_Dataset content_.

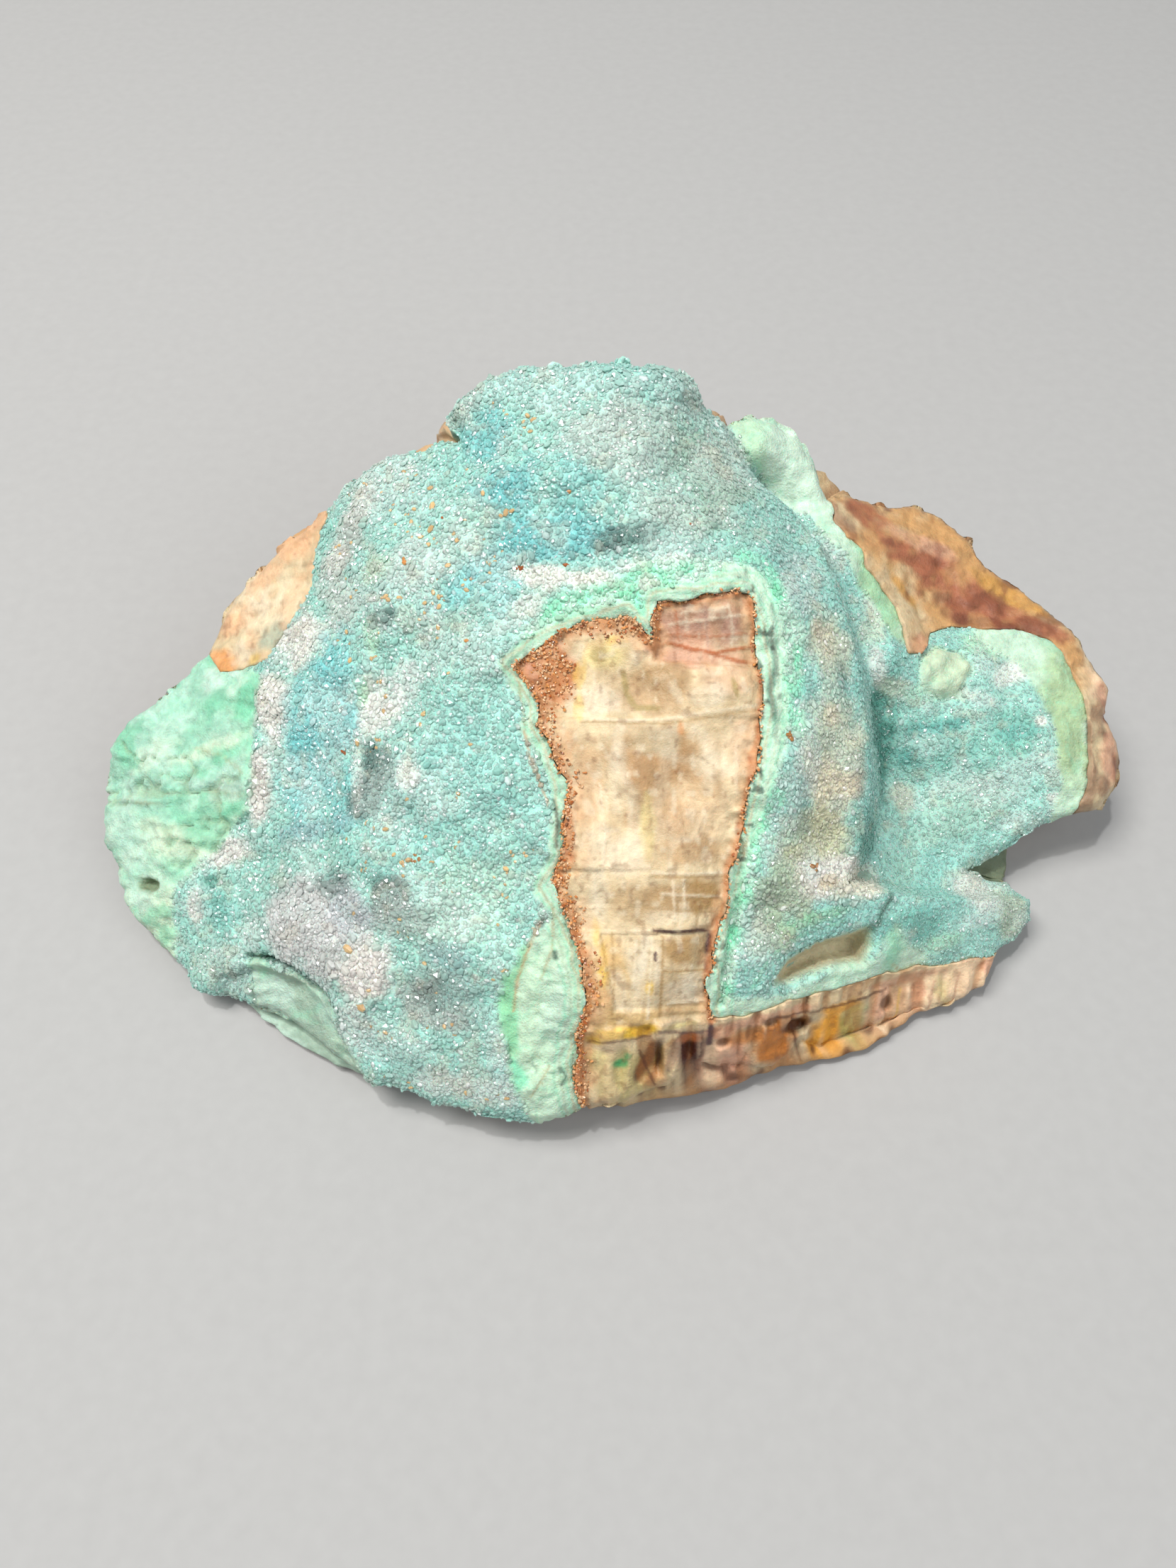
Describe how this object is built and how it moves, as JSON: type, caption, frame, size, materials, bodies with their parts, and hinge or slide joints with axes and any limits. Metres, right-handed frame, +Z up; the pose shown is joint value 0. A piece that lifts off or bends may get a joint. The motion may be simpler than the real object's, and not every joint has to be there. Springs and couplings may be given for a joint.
{
  "type": "druzy hemimorphite specimen",
  "caption": "Hand specimen of blue-green druzy hemimorphite crust over tan and iron-brown calcite rock, with a broken window on its leaning face, resting on a flat base.",
  "frame": {"origin": "centre of the specimen's box at its base, on the surface that it rests on", "axes": "+Z up, +X to the right as the display face is seen, +Y towards the high back"},
  "size_m": [0.0747, 0.0504, 0.0292],
  "materials": {
    "rock": "broken calcite, tan to honey, stained iron brown and ochre",
    "druse": "fine glassy blue-green crystals over chalky mint crust"
  },
  "bodies": {
    "root": {"matrix": "rock", "druzy_crust": "druse"}
  },
  "joints": []
}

_Instruction_. Using the data above, return each line exactly as written.

_Solution for this exercise_.
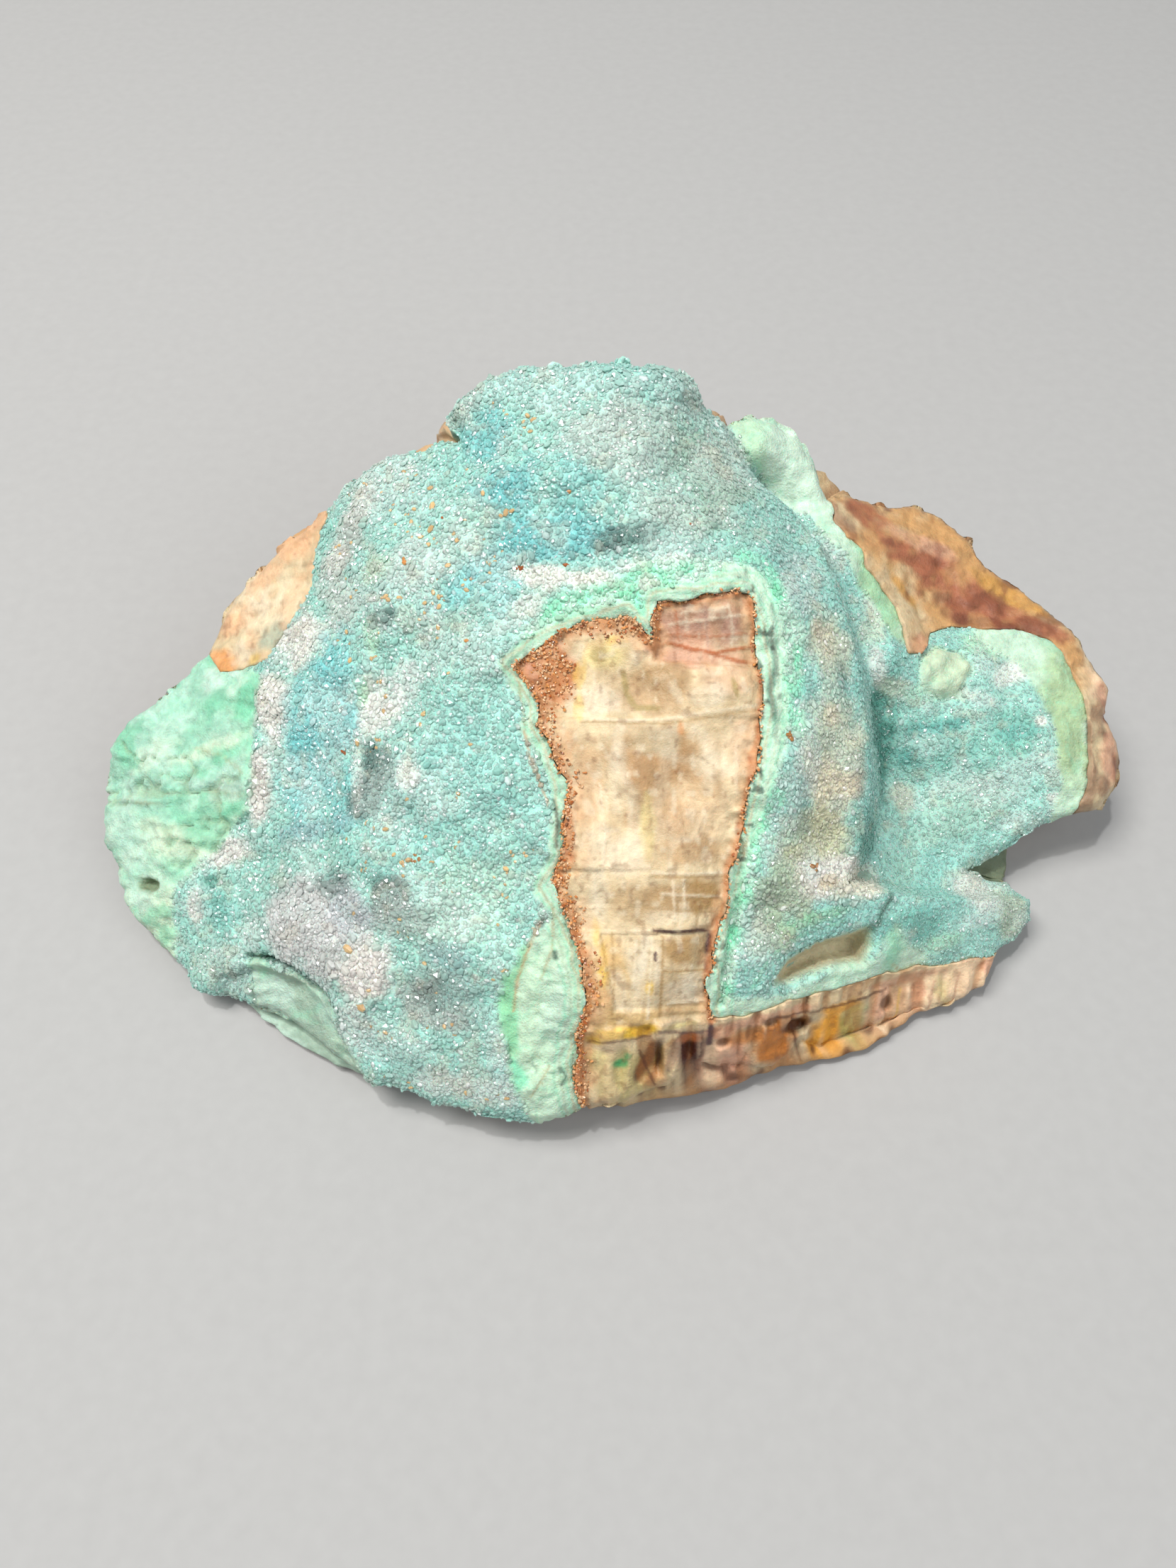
Describe how this object is built and how it moves, as JSON: type, caption, frame, size, materials, bodies with their parts, and hinge or slide joints with axes and any limits. Metres, right-handed frame, +Z up; the pose shown is joint value 0. A piece that lifts off or bends may get a joint. The motion may be simpler than the real object's, and not every joint has to be there. Springs and couplings may be given for a joint.
{
  "type": "druzy hemimorphite specimen",
  "caption": "Hand specimen of blue-green druzy hemimorphite crust over tan and iron-brown calcite rock, with a broken window on its leaning face, resting on a flat base.",
  "frame": {"origin": "centre of the specimen's box at its base, on the surface that it rests on", "axes": "+Z up, +X to the right as the display face is seen, +Y towards the high back"},
  "size_m": [0.0747, 0.0504, 0.0292],
  "materials": {
    "rock": "broken calcite, tan to honey, stained iron brown and ochre",
    "druse": "fine glassy blue-green crystals over chalky mint crust"
  },
  "bodies": {
    "root": {"matrix": "rock", "druzy_crust": "druse"}
  },
  "joints": []
}